Profits from sale of art aid programs GLEN BURNIE

SENIORS HELPING THEMSELVES

January 27, 1993|By Andrea F. Siegel | Andrea F. Siegel,Staff Writer

There's a lace-trimmed basket here, a painted wood kitty over there. Crocheted dresses hang in the far corner and earrings dangle near the doorway.

Nobody hovers over the customers who browse through the room on the first floor of the Arundel Center North because this is a low-key store with a higher-key mission.

Established 14 years ago as an outlet for trinkets made by senior citizens, the CASOS store on the first floor of the county office building has taken on renewed importance because profits from the store help fill gaps in the county's services to senior citizens.

Community Advocates for Senior Opportunities and Services was spun off in July from the county's Department of Aging, making it a private, nonprofit group with a $50,000 county grant.

Being an independent agency gives CASOS members "a feeling of autonomy," said Frances Jones, CASOS president. But it also means they "need a helping hand."

And these days, Ms. Jones is hunting for more help.

"I will dicker with the county to use the parking lot for a spring bazaar. Just one day," she says.
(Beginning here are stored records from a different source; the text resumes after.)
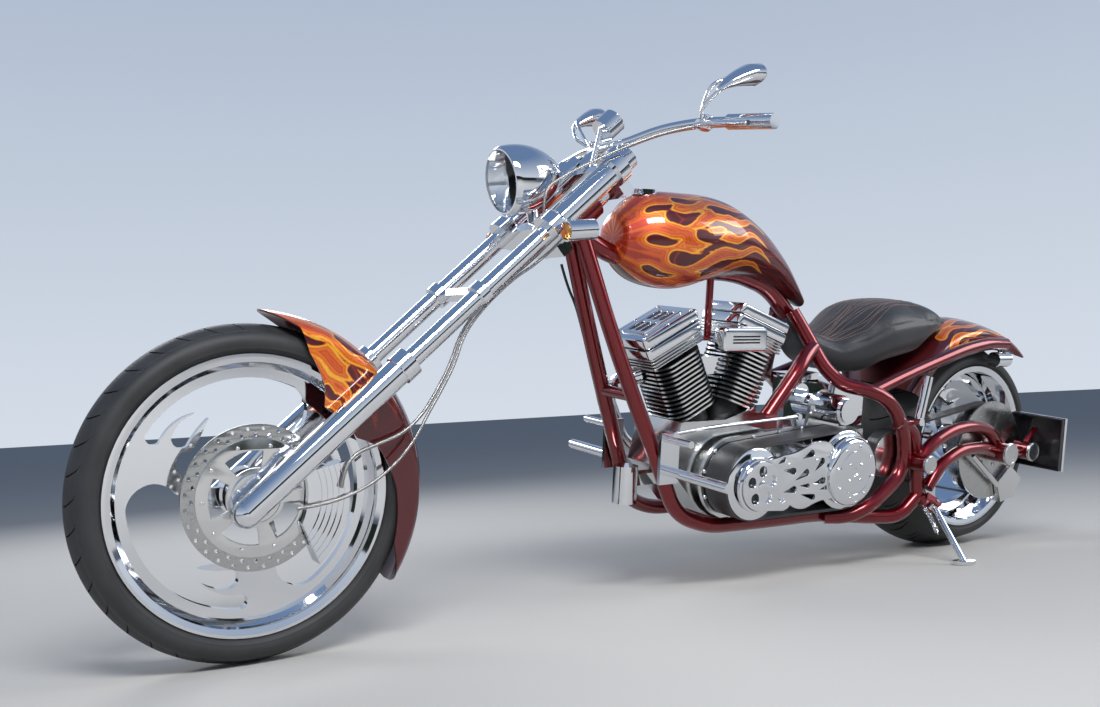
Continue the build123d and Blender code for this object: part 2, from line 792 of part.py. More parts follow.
with BuildPart() as top_mount:
    with Locations((985, 0, 662)):
        Box(150, 40, 10)
    bar([(985, 0, 660), (985, 0, 830)], 10)
    for other in (cylinders, rocker_boxes, coil_cover, frame_backbone):
        add(other.part, mode=Mode.SUBTRACT)
keep(top_mount, "top_mount", "root")

# Primary drive


def pulley_loop(one, radius_one, two, radius_two, y, width, mode=Mode.ADD):
    """Fills the outline of a belt round two pulleys."""
    with BuildSketch(side_plane(one, y)) as loop:
        offset_two = (one[0] - two[0], two[1] - one[1])
        Circle(radius_one)
        with Locations(offset_two):
            Circle(radius_two)
        make_hull()
    extrude(loop.sketch, amount=width, mode=mode)


with BuildPart() as primary_plate:
    pulley_loop(crank, 108, clutch, 118, plate_y, plate_thickness)
    pulley_loop(clutch, 90, starter_at, 48, plate_y, plate_thickness)
    disc(crank, 84, case_half, plate_y)
    disc(clutch, 70, 90, plate_y)
keep(primary_plate, "primary_plate", "root")

with BuildPart() as primary_belt:
    pulley_loop(crank, front_belt_radius, clutch, rear_belt_radius, belt_in, belt_width)
    pulley_loop(crank, front_belt_radius - belt_thickness, clutch, rear_belt_radius - belt_thickness,
                belt_in, belt_width, Mode.SUBTRACT)
keep(primary_belt, "primary_belt", "root")

with BuildPart() as primary_pulleys:
    disc(crank, front_belt_radius - belt_thickness - fit_gap, plate_y + plate_thickness, 202)
    disc(crank, 64, 202, 228)
    disc(clutch, rear_belt_radius - belt_thickness - fit_gap, plate_y + plate_thickness, 202)
    disc(clutch, 92, 202, 236)
keep(primary_pulleys, "primary_pulleys", "root")

with BuildPart() as transmission:
    with Locations((575, -10, 318)):
        Box(270, 200, 170)
    with Locations((640, 0, 215.2)):
        Box(60, 120, 35.8)
    disc(output, 26, 90, final_in)
    disc(output, output_radius - final_thickness, final_in - 4, final_in + final_width)
keep(transmission, "transmission", "root")

with BuildPart() as starter:
    disc(starter_at, 40, plate_y + plate_thickness, 200)
    disc(starter_at, 34, 200, 212)
    disc(starter_at, 30, 24, plate_y)
keep(starter, "starter", "root")

with BuildPart() as final_belt:
    pulley_loop(output, output_radius, (0, rear_tyre_radius), final_radius + run_gap + final_thickness, final_in, final_width)
    pulley_loop(output, output_radius - final_thickness + fit_gap, (0, rear_tyre_radius), final_radius + run_gap,
                final_in, final_width, Mode.SUBTRACT)
keep(final_belt, "final_belt", "root")

# Cover of the primary drive

with BuildPart() as primary_cover:
    pulley_loop(crank, 60, clutch, 70, cover_y, cover_thickness)
    with BuildSketch(side_plane(crank, cover_y)):
        with Locations((120, 30), (220, 34), (120, -22), (220, -28)):
            Ellipse(38, 13)
    extrude(amount=cover_thickness, mode=Mode.SUBTRACT)
    for x, z in ((crank[0] - 90, crank[1] + 50), (crank[0] - 90, crank[1] - 50), (clutch[0] + 135, clutch[1] + 40)):
        disc((x, 0, z), 7, plate_y + plate_thickness, cover_y)
    disc(crank, 64 + fit_gap, cover_y - 1, cover_y + 20, Mode.SUBTRACT)
    disc(clutch, 92 + fit_gap, cover_y - 1, cover_y + 20, Mode.SUBTRACT)
keep(primary_cover, "primary_cover", "root")

# Carburettor, air cleaner and pipes on the right

with BuildPart() as air_cleaner:
    disc((994, 0, 592), 27, -150, -10)
    with Locations((972, 0, 592)):
        Box(120, 60, 46)
    disc((985, 0, 592), 74, -200, -150)
    add(cylinders.part, mode=Mode.SUBTRACT)
    add(rocker_boxes.part, mode=Mode.SUBTRACT)
keep(air_cleaner, "air_cleaner", "root")

pipe_radius = 23
front_pipe = [(1180, -28, 566), (1225, -60, 548), (1212, -140, 500), (1130, -205, 430), (1070, -242, 350), (950, -260, 286),
              (700, -264, 250), (470, -264, 232)]
rear_pipe = [(824, -60, 603), (822, -135, 590), (798, -205, 530), (735, -246, 440), (620, -263, 352), (450, -264, 322)]

with BuildPart() as exhaust_pipes:
    bar(front_pipe, pipe_radius)
    bar(rear_pipe, pipe_radius)
    add(cylinders.part, mode=Mode.SUBTRACT)
    add(rocker_boxes.part, mode=Mode.SUBTRACT)
keep(exhaust_pipes, "exhaust_pipes", "root")

# Oil

with BuildPart() as oil_tank:
    with Locations((515, 0, 474)):
        Box(150, 164, 122)
    with Locations((640, 0, 548)):
        Box(130, 60, 30)
    with Locations((712, 40, 528)):
        Box(50, 60, 60)
    disc((712, 0, 516), 28, 70, 96)
    with Locations((515, 0, 408)):
        Box(90, 110, 10)
keep(oil_tank, "oil_tank", "root")

with BuildPart() as oil_filter:
    with BuildSketch(Plane.XY.offset(240)):
        with Locations((1238, 0)):
            Circle(32)
    extrude(amount=96)
    with Locations((1175, 0, 300)):
        Box(110, 40, 30)
    add(crankcase.part, mode=Mode.SUBTRACT)
keep(oil_filter, "oil_filter", "root")

# Feet

peg_point = (1180, 0, 335)
toe_point = (1212, 0, 424)

with BuildPart() as foot_controls:
    with Locations((1195, 114, 372)):
        Box(60, 10, 130)
    disc(peg_point, 13, 119, 318)
    disc(toe_point, 9, 119, 215)
    both_sides()
    bar([(1205, 144, 440), (1080, 144, 450), (772, 144, 462)], 5)
    disc((1205, 0, 436), 9, 112, 150)
    disc((772, 0, 462), 8, 136, 152)
    bar([(772, 138, 462), (738, 94, 446), (700, 80, 396)], 7)
    add(frame_cradle.part, mode=Mode.SUBTRACT)
    add(transmission.part, mode=Mode.SUBTRACT)
keep(foot_controls, "foot_controls", "root")

with BuildPart() as passenger_pegs:
    disc((402, 0, 446), 11, 214, 262)
    bar([(398, 249, 452), (371, 249, 572)], 13)
    add(frame_rear.part, mode=Mode.SUBTRACT)
    both_sides()
keep(passenger_pegs, "passenger_pegs", "root")

# Tail

with BuildPart() as rear_caliper:
    with BuildSketch(side_plane(rear_axle, 196)):
        Polygon(polar(105, -30), polar(178, -32), polar(190, -52), polar(170, -72), polar(105, -74), align=None)
    extrude(amount=32)
    disc(rear_axle, rotor_radius + 4, 203, 213, Mode.SUBTRACT)
    bar([(-30, 226, axle_high - 107), (120, 236, axle_high - 3)], 8)
    add(swingarm.part, mode=Mode.SUBTRACT)
keep(rear_caliper, "rear_caliper", "root")

with BuildPart() as rear_rotor:
    disc(rear_axle, rotor_radius, 205.5, 210.5)
    disc(rear_axle, 60, final_in + final_width + fit_gap, 210.5)
    disc(rear_axle, rear_axle_radius + run_gap, 150, 220, Mode.SUBTRACT)
keep(rear_rotor, "rear_rotor", "rear_wheel")

with BuildPart() as plate_holder:
    bar([(-20, 255, axle_high), (-114, 255, axle_high)], 14)
    disc((-114, 0, axle_high), 27, 225, cap_y)
    with Locations((-164, 262, axle_high + 27)):
        Box(25, 168, 158)
    bar([(-114, 262, axle_high + 12), (-150, 262, axle_high + 37)], 12)
    add(swingarm.part, mode=Mode.SUBTRACT)
keep(plate_holder, "plate_holder", "root")

with BuildPart() as rear_signals:
    bar([(-20, 186, 606), (-84, 186, 606)], 23)
    bar([(-52, 186, 622), (-52, 184, 640)], 7)
    both_sides()
    add(frame_rear.part, mode=Mode.SUBTRACT)
keep(rear_signals, "rear_signals", "root")

# Side stand

stand_foot = (329, 381, ground_height(329, 381))
foot_thickness = 6
foot_radius = 30

with BuildPart() as side_stand:
    bar([stand_pivot, tuple(Vector(*stand_foot) + ground_up * foot_thickness)], stand_eye / 2 - 1)
    with BuildSketch(STAND_HINGE.offset(-stand_eye / 2)):
        Circle(14)
    extrude(amount=stand_eye)
    with BuildSketch(STAND_HINGE.offset(-22)):
        Circle(stand_pin)
    extrude(amount=44)
    with BuildSketch(Plane(origin=stand_foot, z_dir=ground_up)):
        Circle(foot_radius)
    extrude(amount=foot_thickness + 4)
    with BuildSketch(Plane(origin=stand_foot, z_dir=ground_up)):
        Circle(foot_radius + 5)
    extrude(amount=-30, mode=Mode.SUBTRACT)
keep(side_stand, "side_stand", "side_stand")

# Parking

for piece, node, body in pieces:
    placed = piece.part
    if body in ("steering", "front_wheel"):
        placed = placed.rotate(STEERING, steer_turn)
    piece.part = placed.rotate(Axis.X, -park_lean).rotate(Axis.Y, park_pitch)

boxes = [piece.part.bounding_box() for piece, node, body in pieces]
low_x, high_x = min(box.min.X for box in boxes), max(box.max.X for box in boxes)
low_y, high_y = min(box.min.Y for box in boxes), max(box.max.Y for box in boxes)
low_z, high_z = min(box.min.Z for box in boxes), max(box.max.Z for box in boxes)
to_origin = Location((-(low_x + high_x) / 2, -(low_y + high_y) / 2, -low_z))
print("size", round(high_x - low_x, 1), round(high_y - low_y, 1), round(high_z - low_z, 1), "ground at", round(rear_low, 3), round(low_z, 3))

for piece, node, body in pieces:
    piece.part = piece.part.moved(to_origin)
    piece.part.label = node
    export_step(piece.part, f"parts/{node}.step")
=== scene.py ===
# %% [markdown]
# # A parked chopper motorcycle
# The CAD model already holds every piece that carries load, at its real size and place. Blender adds what
# makes it look real: rubber with a tread, candy paint with flames, mirror metal, a stitched seat, bolts
# and hoses. Everything is in metres, in the same frame as the CAD, so a piece goes where the CAD says.

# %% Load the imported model
import json
import math

import bmesh
import bpy
import numpy as np
from mathutils import Matrix, Vector
from mathutils.bvhtree import BVHTree


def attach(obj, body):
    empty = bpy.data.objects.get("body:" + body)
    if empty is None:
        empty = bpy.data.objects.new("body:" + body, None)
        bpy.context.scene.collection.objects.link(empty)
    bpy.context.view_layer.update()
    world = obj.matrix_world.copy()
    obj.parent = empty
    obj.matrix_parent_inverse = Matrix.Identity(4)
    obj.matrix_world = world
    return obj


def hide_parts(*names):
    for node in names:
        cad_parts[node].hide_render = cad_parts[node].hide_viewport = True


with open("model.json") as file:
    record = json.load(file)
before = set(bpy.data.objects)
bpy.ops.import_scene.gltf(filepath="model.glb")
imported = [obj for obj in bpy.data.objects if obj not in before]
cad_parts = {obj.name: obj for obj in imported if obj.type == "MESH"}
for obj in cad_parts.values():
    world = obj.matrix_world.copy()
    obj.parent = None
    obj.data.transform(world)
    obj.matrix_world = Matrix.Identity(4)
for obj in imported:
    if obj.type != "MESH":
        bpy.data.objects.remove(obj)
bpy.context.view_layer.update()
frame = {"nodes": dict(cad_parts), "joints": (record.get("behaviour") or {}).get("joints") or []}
nodes = frame["nodes"]
print("CAD nodes:", len(nodes))

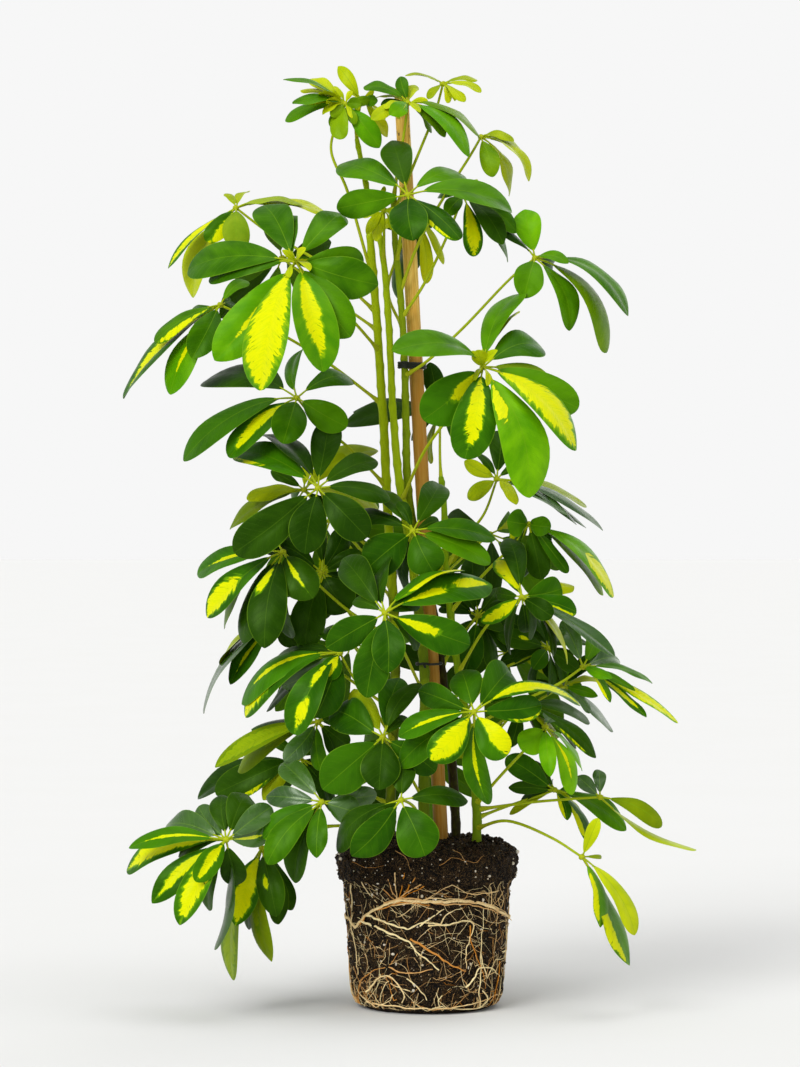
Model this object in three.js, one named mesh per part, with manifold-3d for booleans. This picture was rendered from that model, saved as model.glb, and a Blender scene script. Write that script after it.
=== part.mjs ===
// An umbrella house plant out of its pot: a bare root ball that keeps the pot's shape, four stems tied to a
// wooden stake, and fronds of variegated leaflets that spread like the ribs of an umbrella from their hubs.
// Millimetres, +Z up, the origin in the middle of the flat spot that the root ball rests on.
import * as THREE from 'three';
import { mergeVertices } from 'three/addons/utils/BufferGeometryUtils.js';
import Module from 'manifold-3d';

const wasm = await Module();
wasm.setup();

// Places read off the photograph are [u, v, depth]: pixels of its 800 by 1067 frame and millimetres behind
// the stems' axis. The eye stands level with the middle of the picture, this far in front of the axis.
const EYE = { x: -27, z: 472, distance: 3500 };
const PICTURE = { centreU: 400, centreV: 533.5, focal: 3500 };

// The gap that pieces keep where they meet, and the extra room that leaves keep to other pieces.
const SEAT_GAP = 0.3;
const LEAF_CLEARANCE = 0.4;

// Root ball: outline from the axis of the resting face up to the crumbled top, as [radius, height].
const BALL_OUTLINE = [
  [0, 0], [62, 0], [71, 5], [75, 14], [79, 68], [83, 124], [88.5, 131], [90.5, 144], [88, 158], [72, 165],
  [34, 167], [0, 166],
];
const BALL_SIDES = 28;

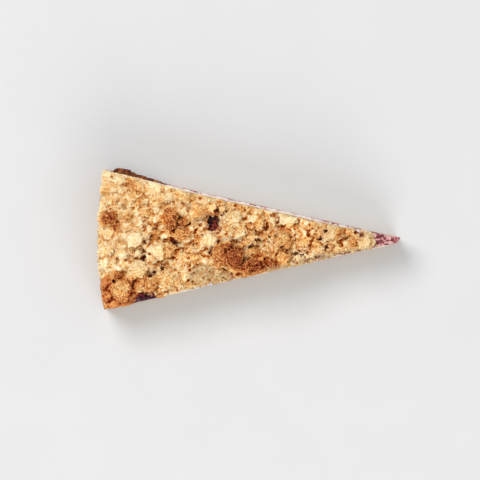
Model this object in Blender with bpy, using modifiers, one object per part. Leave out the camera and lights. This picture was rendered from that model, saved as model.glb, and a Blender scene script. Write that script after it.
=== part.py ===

She points to a sewing machine, now covered. "We will be making a quilt to raffle here."

Because the county recently reduced its minivan services for seniors, Mrs. Jones says CASOS wants to buy a van of its own to take seniors on daylong outings.

The county's van service has been so stressed by demands for medical trips that it can no longer allow four of its 28 vans to be out of the county all day on senior sojourns, said Dr. Carol Baker, director of the Department of Aging.

CASOS probably will seek a federal grant to buy and operate a van or two. And Ms. Jones plans to ask area civic clubs for donations.

In tight economic times, every dollar a senior citizen can make counts. More than 100 of the county's 70,000 senior citizens sell handmade wares through the consignment shop, taking home 80 percent of the selling price. One man made $300 in December, Ms. Jones says.

The other 20 percent goes into an emergency fund, now several thousand dollars strong. The money helps put food on the emergency pantry shelf.

The store has become a place where volunteers help senior citizens do everything from filling out paperwork for federal entitlement programs to getting a few dollars to those whose budgets can't stretch to cover unexpected expenses.

Anna Dawson, whose job as a door-to-door outreach worker for the Department of Aging was cut in July, still tends to her former clients here. "I come over every day and do something," the Glen Burnie resident says. "I just can't let these people go."